Kuuta

欲望のKuutaのレビュー・感想・評価

欲望(1966年製作の映画)
4.4
おもろい!60年代スウィンギング・ロンドンを舞台にしたオシャレ不条理劇(邦題やポスターとは全然違う印象)。音楽にハービーハンコックとヤードバーズ=ジャズとロックを採用したことからも分かるように、「偶然が浮き彫りにする現実」を追い求める話だ。

ヌーヴェルバーグ的なテーマとも言えるが、アントニオーニは街のダイナミズムをそのまま切り出すのではなく、むしろ建物や公園の自然を抽象化したオブジェのように捉え、その間を自信なさげに動く人間の不確かさを浮かび上がらせている。ふとした瞬間に人工物がガラクタに感じられ、揺れる木も風も虚無的に映る。そんな感覚が映像になっている。すごい。

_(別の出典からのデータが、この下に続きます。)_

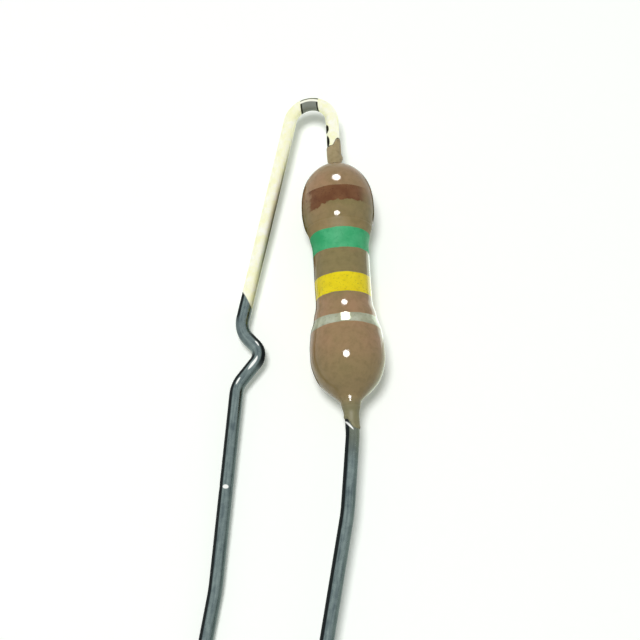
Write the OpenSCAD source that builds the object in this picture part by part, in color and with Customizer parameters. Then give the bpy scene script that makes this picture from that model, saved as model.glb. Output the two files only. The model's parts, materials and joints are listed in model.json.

ファッションカメラマンとして活躍する身勝手で自由な男が、公園で偶然あるものを撮影してしまい…というあらすじ。冒頭、白塗りのゾンビを模し、反戦運動に熱狂する若者達には、ないものがあるよう見えている。黙々と通りを歩く労働者とは対照的だ。

我々の知覚能力の頼りなさ(肉眼とファインダー越し、当事者と傍観者の違い)を、今作は嫌というほど示してくれる。撮影する側の不安定な肉体を引きのショットで収めつつ、画角は斜めになったり、鏡で反射したり。ラストはカメラの動きだけで、無いテニスボールがあるように見える。自分には何が見えて何が見えないのか、曖昧になってくる。

編集のルールの破壊。労働者の一員のように見えた男が、シーンが変わるとロールスロイスに乗っている違和感。終盤、男が上を見上げるとカメラも上にパンするから、主観ショットに切り替わったように感じるが、実際は客観視点が維持される。

カメラを通した疑似セックスに興じていた男の認識にヒビを入れるのが「心霊写真」なのが凄くいい。撮れてしまった、見えてしまった以上、こちら側に戻ってくることは出来ない。「知覚できるものだけが現実」だと信じていた男は、あの写真を撮った時点で呪われている。中心を失った彼に出来るのは、世界をどこまでも小さく切り刻み、虚像を通して「何もない事」を知り続けるだけ。最後に、諦めたようにその現実を受け入れる。

(写真を引き伸ばすシーンがシンプルに楽しい。ブレードランナーを思い出した)

「自分には妻がいる。いないんだけど。娘がいる。嘘だけど」。次々と流行が現れては消えるロンドンで、彼はリアルを求め、かえって虚無に沈んでいく。ヤードバーズの演奏に微動だにしない観客が、ジェフベックの投げたギターのネックには熱狂する皮肉。その後、路上に捨てられたネックに見向きする人はいない。

言い換えると、世界にはポロックの絵のように「点しかない」。その感覚に巻き込まれていく男の姿を、散文的な映像で表現した作品と言える。

男が抽象画について説明されるシーンがあるが、バラバラな虚像が推理小説のように繋がり、一つのイメージに見えてくる。女もネガもボールも死体も消える筋の無い話にも関わらず、そこに意味があるように見えてくる。映画の定型を脱構築する事で、その本質を描き出すポストモダンな手法。「無意識への欲望」に囚われた男の感覚を、観客が追体験できる傑作だ。87点。